The benefits of muscular strength and muscular endurance training include:
- Reduces body fat and increases lean body mass (muscle mass)
- Helps to keep bones dense and strong
- Increases energy levels
- Helps you to maintain correct posture
- Increases metabolism and helps to maintain weight
- Helps you to perform everyday tasks such as climbing stairs and lifting objects
- Reduces your risks of being injured
- Increases strength of tendons and ligaments
The American College of Sports Medicine recommends the following Resistance Training for substantial health benefits for Adults:
- Adults should train each major muscle group two or three days each week using a variety of exercises and equipment.
- Very light or light intensity is best for older persons or previously sedentary adults starting exercise.

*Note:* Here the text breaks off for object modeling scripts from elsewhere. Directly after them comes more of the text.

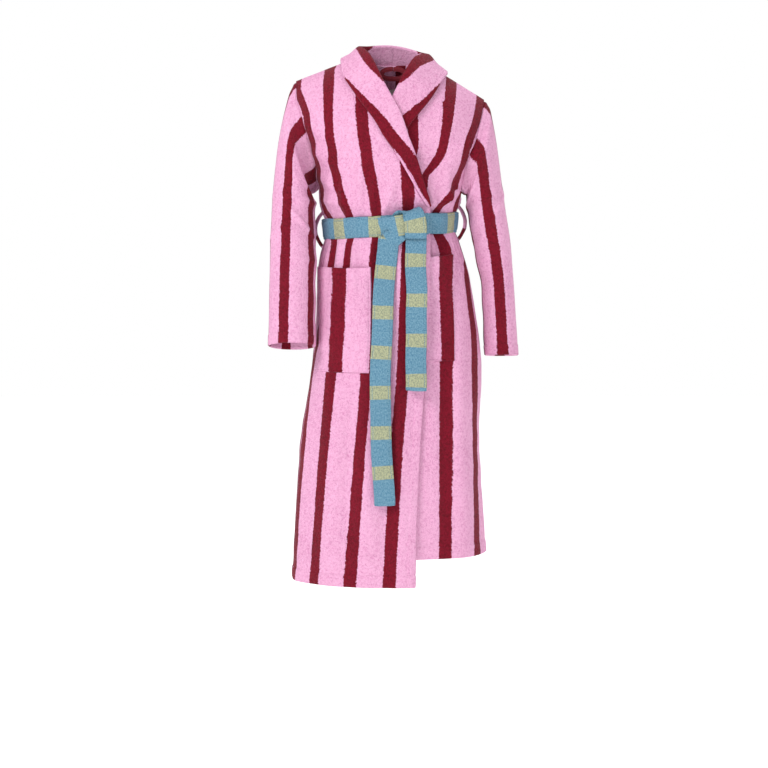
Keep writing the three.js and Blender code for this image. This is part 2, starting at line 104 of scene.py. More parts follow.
def curve(knots: Sequence[Sequence[float]], at: Array) -> Array:
    """Reads a smooth curve that never overshoots its knots.

    Args:
        knots: pairs of place and value, with the places rising.
        at: the places to read it at; past the ends it keeps its end values.

    Returns:
        The values there.
    """
    places, values = np.array(knots, float).T
    steps = np.diff(values) / np.diff(places)
    slopes = np.concatenate([steps[:1], np.zeros(max(0, len(steps) - 1)), steps[-1:]])
    for i in range(1, len(steps)):
        before, after = steps[i - 1], steps[i]
        slopes[i] = 0.0 if before * after <= 0 else 2 * before * after / (before + after)
    at = np.clip(np.asarray(at, float), places[0], places[-1])
    i = np.clip(np.searchsorted(places, at) - 1, 0, len(places) - 2)
    gap = places[i + 1] - places[i]
    t = (at - places[i]) / gap
    bend = gap * (t * (1 - t) ** 2 * slopes[i] - t * t * (1 - t) * slopes[i + 1])
    return lerp(values[i], values[i + 1], t * t * (3 - 2 * t)) + bend


def by_height(points: Sequence[Sequence[float]], z: Array) -> Array:
    """Reads X at height z along a list of [x, z] points in millimetres, from the top down."""
    return curve([(-point[1] * MM, point[0] * MM) for point in points], -np.asarray(z, float))


def ripple(place: Array, wavelength: float, seed: float) -> Array:
    """Returns an uneven wave from -1 to 1 along a place, the same on every run."""
    phase = 2 * math.pi * np.asarray(place, float) / wavelength
    return 0.6 * np.sin(phase + seed) + 0.4 * np.sin(0.618 * phase + 2.1 * seed + 1.0)


# ---- The form that the cloth lies on ----------------------------------------------------------------------
@dataclass(frozen=True)
class BodyForm:
    """The outer surface of the robe's body. The angle is 0 at the wearer's left side and pi at the right,
    positive towards the front. The level is a drop, or, past the chest, -1 to 0 up to the shoulder line."""

    drops: tuple[float, ...] = (0.150, 0.204, 0.343, 0.465, 0.642, 0.860, 1.149)
    widths: tuple[float, ...] = (0.430, 0.363, 0.291, 0.343, 0.378, 0.409, 0.447)
    shifts: tuple[float, ...] = (-0.003, -0.003, -0.002, 0.006, 0.015, -0.004, -0.002)
    fronts: tuple[float, ...] = (0.128, 0.128, 0.105, 0.115, 0.125, 0.135, 0.145)
    backs: tuple[float, ...] = (0.116, 0.118, 0.095, 0.125, 0.135, 0.125, 0.130)
    chest: float = 0.150
    waist: float = 0.343
    peak: float = 0.0635
    slope: float = 0.5
    tilt: float = 0.115
    middle: float = 0.005
    neck_round: float = 0.045
    shoulder_back: float = 0.012
    arch_drop: float = 0.2

    def size(self, values: tuple[float, ...], drop: Array) -> Array:
        """Returns one of the sizes at a drop."""
        return curve(list(zip(self.drops, values)), drop)

    def shoulder(self, x: Array) -> Array:
        """Returns the height of the shoulder line over x."""
        off = np.abs(x - self.middle)
        off = np.where(off < self.neck_round, off * off / (2 * self.neck_round) + self.neck_round / 2, off)
        return self.peak - self.slope * off - self.tilt * (x - self.middle)

    def lean(self, drop: Array) -> Array:
        """Returns how far a level tips down towards +X: with the shoulders at the chest, not at the waist."""
        return self.tilt * (1 - ease(self.chest, self.waist, drop))

    def point(self, angle: Array, level: Array) -> Array:
        """Returns the points at these angles and levels, as an array with X, Y and Z last."""
        angle, level = np.broadcast_arrays(np.asarray(angle, float), np.asarray(level, float))
        drop = np.maximum(level, self.chest)
        turn = np.where(level <= 0, -level, 0.0) * math.pi / 2
        half, sine = self.size(self.widths, drop) / 2, np.sin(angle)
        x = self.size(self.shifts, drop) + half * np.cos(angle)
        depth = np.where(sine > 0, self.size(self.fronts, drop), self.size(self.backs, drop))
        y = lerp(self.shoulder_back, -sine * depth, np.cos(turn))
        z = lerp(-drop - self.lean(drop) * x, self.shoulder(x), np.sin(turn))
        return np.stack([x, y, z], -1)

    def normal(self, angle: Array, level: Array) -> Array:
        """Returns the outward directions at these angles and levels."""
        angle, level = np.broadcast_arrays(np.asarray(angle, float), np.asarray(level, float))
        step = np.where(level > 0, 0.001, 0.004)
        along = self.point(angle + 0.01, level) - self.point(angle - 0.01, level)
        up = self.point(angle, level - step) - self.point(angle, level + step)
        return -unit(np.cross(along, up))

    def level_at(self, x: Array, z: Array) -> Array:
        """Returns the level at which the form has height z over x."""
        x, z = np.broadcast_arrays(np.asarray(x, float), np.asarray(z, float))
        chest_z = -self.chest - self.tilt * x
        rise = np.clip((z - chest_z) / np.maximum(self.shoulder(x) - chest_z, 1e-4), 0.0, 1.0)
        drop = np.maximum(-z, self.chest)
        for _ in range(5):
            drop = np.maximum(self.chest, -z - self.lean(drop) * x)
        return np.where(z > chest_z, -np.arcsin(rise) / (math.pi / 2), drop)

    def angle_at(self, x: Array, level: Array) -> Array:
        """Returns the angle, from 0 to pi, at which a level has a given x."""
        drop = np.where(np.asarray(level) <= 0, self.chest, level)
        half = self.size(self.widths, drop) / 2
        return np.arccos(np.clip((x - self.size(self.shifts, drop)) / half, -1.0, 1.0))

    def over(self, x: Array, arch: Array) -> tuple[Array, Array]:
        """Finds a place by x and by how far it is over the shoulders.

        Args:
            x: the X.
            arch: 0 on the shoulder line, 1 at the chest in front, -1 at the chest behind, and past that
                one more for each 0.2 m of drop.

        Returns:
            The angle and the level there.
        """
        arch = np.asarray(arch, float)
        level = np.where(np.abs(arch) < 1, np.abs(arch) - 1, self.chest + (np.abs(arch) - 1) * self.arch_drop)
        return np.where(arch < 0, -1, 1) * self.angle_at(x, level), level

    def arch_of(self, level: Array) -> Array:
        """Returns how far past the shoulder line a level is, as the arch value of over()."""
        level = np.asarray(level, float)
        return np.where(level <= 0, 1 + level, 1 + (level - self.chest) / self.arch_drop)


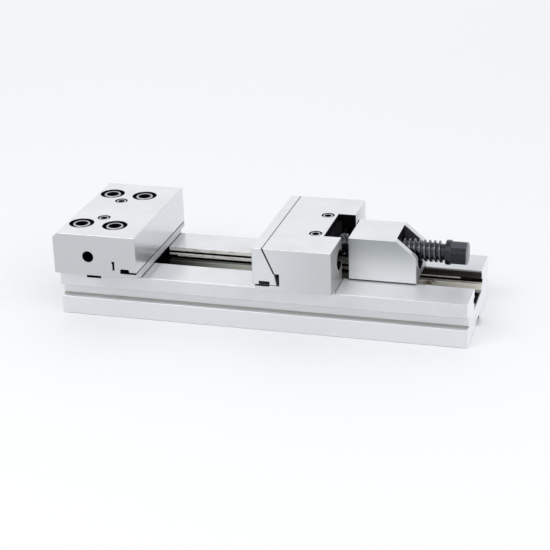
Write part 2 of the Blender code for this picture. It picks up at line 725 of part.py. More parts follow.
def build_guide_screws():
    """Make the two screws that hold the guide from the jaw's top."""
    seat = m8_seat()
    length = seat - (BASE_HEIGHT + GUIDE_HOLE_FLOOR + GAP)
    return screws("guide_screw", cap_screw_mesh("guide_screw", M8, length),
                  [at(x, y, seat) for x, y in guide_screw_places()])


def jaw_plate_outline():
    """List the jaw plate's side outline: its wedge back, its tongue, its notch and its lip."""
    bottom = BASE_HEIGHT + PLATE_BOTTOM_RISE
    notch_top = BASE_HEIGHT + PLATE_NOTCH_RISE
    wedge_end = BASE_HEIGHT + RELIEF_RISE
    lip = MOVABLE_FACE + PLATE_LIP
    tongue = lip + PLATE_NOTCH_LENGTH
    seam = GAP / math.cos(WEDGE_ANGLE)
    return [
        (MOVABLE_FACE, JAW_TOP), (MOVABLE_FACE, bottom), (lip, bottom), (lip, notch_top),
        (tongue, notch_top), (tongue, bottom), (MOVABLE_FACE + PLATE_FOOT_LENGTH, bottom),
        (wedge_x(wedge_end) - seam, wedge_end), (wedge_x(JAW_TOP) - seam, JAW_TOP),
    ]


def build_jaw_plate():
    """Make the pull-down jaw plate, with clearance holes for its two screws."""
    plate = prism("jaw_plate", jaw_plate_outline(), JAW_WIDTH, PARTS, at(0, 0, 0, ALONG_Y))
    break_edges(plate)
    steps = [(SPRING_RADIUS + PLATE_TRAVEL + RUNNING_GAP, PLATE_SCREW_RECESS),
             (M10.shank + PLATE_SCREW_CLEARANCE, PLATE_SCREW_LENGTH)]
    tools = []
    for number, y in enumerate((-PLATE_SCREW_Y, PLATE_SCREW_Y), 1):
        place = at(MOVABLE_FACE, y, BASE_HEIGHT + PLATE_SCREW_RISE, FACING_MINUS_X)
        tools.append(bore(f"plate_hole_{number}", steps, place))
    cut(plate, tools)
    return plate


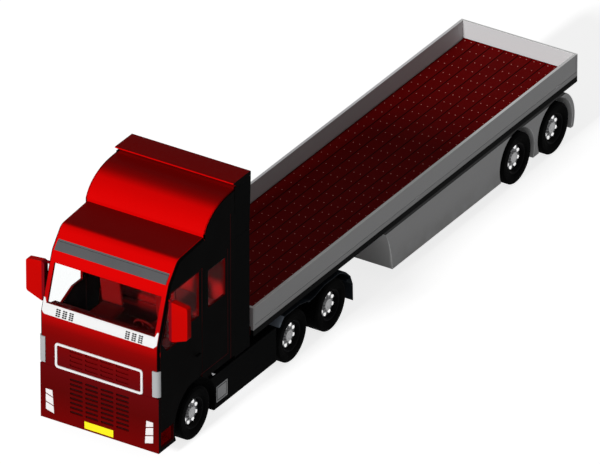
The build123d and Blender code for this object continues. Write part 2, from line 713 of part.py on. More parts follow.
# Guards over the drive wheels, on stays from the frame
guard_points = [(drive_axle_xs[0] + x, z) for x, z in guard_line]
guard = sheet(guard_points, guard_wall, guard_inner_y, half_width)
stay_z = guard_line[3][1]
guard += block(bogie_x - 40, bogie_x + 40, frame_half, half_width - 50, rail_top - 60, stay_z)
guard += block(guard_points[-2][0] + 25, frame_rear_x + 60, frame_half, half_width - 50, 690, 730)
save("drive_guards", *both(guard))

# Trailer frame: deep beams with a shallow neck, bearers and coupler plate; side rails; landing legs
rail_in_y = half_width - board_thick
floor_low = floor_top - plank_thick
beam_front_x, beam_rear_x = trailer_front_x - end_setback, trailer_rear_x + end_setback
neck_z = coupling_height + beam_flange_thick
beam_points = ((beam_front_x, neck_z), (beam_front_x, floor_low), (beam_rear_x, floor_low),
               (beam_rear_x, beam_deep_z), (deep_start_x, beam_deep_z), (neck_end_x, neck_z))
beam = plate(beam_points, beam_y - beam_web / 2, beam_y + beam_web / 2)
flange_y = (beam_y - beam_flange / 2, beam_y + beam_flange / 2)
lift = beam_flange_thick / 2
flange_line = ((beam_front_x, coupling_height + lift), (neck_end_x, coupling_height + lift),
               (deep_start_x, beam_deep_z + lift), (beam_rear_x, beam_deep_z + lift))
beam += sheet(flange_line, beam_flange_thick, *flange_y)
beam += block(beam_rear_x, beam_front_x, *flange_y, floor_low - beam_flange_thick, floor_low)
side_rail = block(trailer_rear_x, trailer_front_x, rail_in_y, half_width, coupling_height, platform_top)
rail_hollow = block(beam_rear_x, beam_front_x, rail_in_y - 1, half_width - side_wall,
                    coupling_height + side_wall, platform_top - side_wall)
side_rail -= rail_hollow
trailer_frame = beam + other_side(beam)
bearers = int((trailer_front_x - trailer_rear_x) / bearer_pitch)
bearer_step = (beam_front_x - beam_rear_x - 2 * bearer_half) / bearers
bearer_low = coupling_height + bearer_lift
bearer_xs = [beam_front_x - bearer_half - number * bearer_step for number in range(bearers + 1)]
bearer_reach = half_width - side_wall
for x in bearer_xs:
    trailer_frame += block(x - bearer_half, x + bearer_half, -bearer_reach, bearer_reach, bearer_low,
                           floor_low)
leg_x = bearer_xs[leg_bearer]
leg = block(leg_x - leg_half, leg_x + leg_half, leg_y - leg_half, leg_y + leg_half, leg_foot_z, bearer_low)
leg += block(leg_x - 130, leg_x + 130, leg_y - 110, leg_y + 110, leg_foot_z - leg_foot_thick, leg_foot_z)
coupler = block(coupling_x - coupler_reach, beam_front_x, -flange_y[1], flange_y[1], coupling_height, neck_z)
kingpin = rod("z", kingpin_radius, coupling_height - kingpin_length, coupling_height + 10, (coupling_x, 0))
trailer_frame += coupler
trailer_frame += kingpin
hinge_line_z = (platform_top + platform_top + rail_seat) / 2
board_low = platform_top + rail_seat
board_front_x = trailer_front_x - board_thick - 5
board_rear_x = trailer_rear_x + board_thick
board_hinge_y = half_width + 5
tail_hinge_x = trailer_rear_x - 5

side_board = block(board_rear_x, board_front_x, rail_in_y, half_width, board_low, board_top)
board_hinge_set = [hinge("x", x, board_hinge_half, (board_hinge_y, hinge_line_z)) for x in board_hinges]
right_hinge_set = [hinge("x", x, board_hinge_half, (-board_hinge_y, hinge_line_z)) for x in board_hinges]
left_rail, left_board = fit_hinges(side_rail, side_board, board_hinge_set)
right_rail, right_board = fit_hinges(other_side(side_rail), other_side(side_board), right_hinge_set)
save("side_rails", left_rail, right_rail)
save("trailer_frame", trailer_frame)
save("landing_legs", *both(leg))
save("board_left", left_board)
save("board_right", right_board)

# Platform: planks between the side rails, with a cross rail at each end
headboard_foot = floor_top - headboard_seat
trailer_floor = block(beam_rear_x, beam_front_x, -rail_in_y, rail_in_y, floor_low, floor_top)
plank_width = 2 * rail_in_y / planks
for number in range(1, planks):
    y = -rail_in_y + number * plank_width
    trailer_floor -= block(beam_rear_x, beam_front_x, y - plank_groove / 2, y + plank_groove / 2,
                           floor_top - plank_groove, floor_top + 1)
cross_rail_z = coupling_height + joint_line
trailer_floor += block(beam_front_x, trailer_front_x, -rail_in_y, rail_in_y, cross_rail_z, headboard_foot)
tail_rail = block(trailer_rear_x, beam_rear_x, -rail_in_y, rail_in_y, cross_rail_z, platform_top)
tailboard = block(trailer_rear_x, trailer_rear_x + tail_thick, -half_width, half_width, board_low, board_top)
tail_hinge_set = [hinge("y", y, board_hinge_half, (tail_hinge_x, hinge_line_z)) for y in tail_hinges]
tail_rail, tailboard = fit_hinges(tail_rail, tailboard, tail_hinge_set)
save("trailer_floor", trailer_floor + tail_rail)
save("tailboard", tailboard)

headboard_x = trailer_front_x - board_thick
headboard = block(headboard_x, trailer_front_x, -rail_in_y, rail_in_y, headboard_foot, board_top)
headboard += block(headboard_x, trailer_front_x, -half_width, half_width, platform_top, board_top)
save("headboard", headboard)

# Skirts with a curved front wall and round wheel openings
front_curve = ThreePointArc(*skirt_line)
skirt_top, skirt_foot = skirt_line[0], skirt_line[-1]
last_axle = trailer_axle_xs[-1]
skirt_rear_x = last_axle - last_guard
skirt_face = side_face(front_curve, Line(skirt_foot, (skirt_rear_x, ground_gap)),
                       Line((skirt_rear_x, ground_gap), (skirt_rear_x, coupling_height)),
                       Line((skirt_rear_x, coupling_height), skirt_top))
skirt = across(skirt_face, half_width - skin, half_width)
behind = block(skirt_rear_x - 10, last_axle, 0, half_width + 10, 0, coupling_height + 10)
behind -= rod_y(last_guard, 0, half_width + 10, last_axle, wheel_radius)
skirt -= behind
for x in trailer_axle_xs:
    skirt -= rod_y(skirt_arch, 0, half_width + 10, x, wheel_radius)
back_curve = ThreePointArc(*[(x - skin, z) for x, z in skirt_line])
wall_face = side_face(front_curve, Line(front_curve @ 1, back_curve @ 1), back_curve,
                      Line(back_curve @ 0, front_curve @ 0))
front_wall = across(wall_face, -half_width + skin, half_width - skin)
for side in (1, -1):
    front_wall -= block(-7000, -6000, side * (flange_y[0] - 10), side * (flange_y[1] + 10), beam_deep_z - 10,
                        coupling_height + 10)
skirts = skirt + other_side(skirt) + front_wall
save("skirts", skirts)

# Rear underrun bar on two hangers
underrun = block(trailer_rear_x + 20, trailer_rear_x + 120, -1180, 1180, bar_low_z, bar_high_z)
for side in (1, -1):
    underrun += block(trailer_rear_x + 60, trailer_rear_x + 120, side * (beam_y - 40), side * (beam_y + 40),
                      bar_low_z, beam_deep_z)
save("rear_underrun", underrun)
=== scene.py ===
from math import cos, pi, radians, sin, tau

import bmesh
import bpy
from mathutils import Matrix, Vector


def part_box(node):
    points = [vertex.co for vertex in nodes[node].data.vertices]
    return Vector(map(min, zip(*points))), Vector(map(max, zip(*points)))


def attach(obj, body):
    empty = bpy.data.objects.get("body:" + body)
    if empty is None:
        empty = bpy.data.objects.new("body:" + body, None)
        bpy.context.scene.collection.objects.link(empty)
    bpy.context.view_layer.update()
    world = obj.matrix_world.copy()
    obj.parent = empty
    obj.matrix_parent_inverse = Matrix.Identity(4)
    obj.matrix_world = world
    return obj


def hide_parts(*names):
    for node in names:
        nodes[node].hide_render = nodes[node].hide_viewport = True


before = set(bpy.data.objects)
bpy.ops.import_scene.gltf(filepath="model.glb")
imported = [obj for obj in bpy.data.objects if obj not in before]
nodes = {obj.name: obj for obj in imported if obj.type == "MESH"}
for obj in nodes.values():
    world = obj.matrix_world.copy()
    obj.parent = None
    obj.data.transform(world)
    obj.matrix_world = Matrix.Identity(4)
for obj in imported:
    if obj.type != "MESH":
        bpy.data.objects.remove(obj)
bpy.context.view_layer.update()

# Articulated lorry: red and black sleeper cab, grey drop-side trailer. Metres, X forward, Y left, Z up.
print("frame loaded with", len(nodes), "nodes")

wheelLow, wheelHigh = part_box("tyre_front_left")
axleX = (wheelLow.x + wheelHigh.x) / 2  # the front axle, from which the lengths below are measured
wheelRadius = (wheelLow.z + wheelHigh.z) / 2
bumperLow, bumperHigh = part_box("bumper")
noseX = bumperHigh.x
halfWidth = bumperHigh.y
scene = bpy.context.scene


# Camera, floor, world and lamps

cameraView = {
    "lens": 900, "sensor": 36, "fieldWidth": 10.8175, "clip": (10, 5000),
    "back": (0.7330, 0.4653, 0.4962), "aim": (0.4468, 0, 1.1964),
}
lightLook = {
    "sunFrom": (0.93, -0.02, 0.36), "sunStrength": 2.9, "sunAngle": 6, "ambient": 0.16,
    "floorSize": 400, "floorZ": -0.001, "floorColour": (0.5, 0.5, 0.5, 1), "floorGlow": 0.80,
}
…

- Two to four sets of each exercise will help adults improve strength and power.
- For each exercise, 8-12 repetitions improve strength and power, 10-15 repetitions improve strength in middle-aged and older persons starting exercise and 15-20 repetitions improve muscular endurance.
- Adults should wait at least 48 hours between resistance training sessions.
Benefits of Flexibility Training
Flexibility is needed to perform everyday activities with relative ease. Flexibility is primarily due to one’s genetics, gender, age, body shape and level of physical activity. As people grow older, they tend to lose flexibility. This is usually as a result of inactivity, but is partially due to the aging process itself. The less active you are, the less flexible you are likely to be. Furthermore, regrettably, flexibility training is often neglected. As with cardiovascular activity and muscle strength and endurance training, flexibility will improve with regular training.
The Benefits of Flexibility training:
- Allows greater freedom of movement and improved posture
- Increases physical and mental relaxation
- Releases muscle tension and soreness
- Reduces the risk of injury
The American College of Sports Medicine recommends the following Flexibility Exercise for substantial health benefits for Adults:
- Adults should do flexibility exercises at least two or three days each week to improve range of motion.
- Each stretch should be held for 10-30 seconds to the point of tightness or slight discomfort.
- Repeat each stretch two to four times, accumulating 60 seconds per stretch.
- Static, dynamic, ballistic and proprioceptive neuromuscular facilitation (PNF) stretches are all effective.
- Flexibility exercise is most effective when the muscle is warm. Try light aerobic activity or a hot bath to warm the muscles before stretching.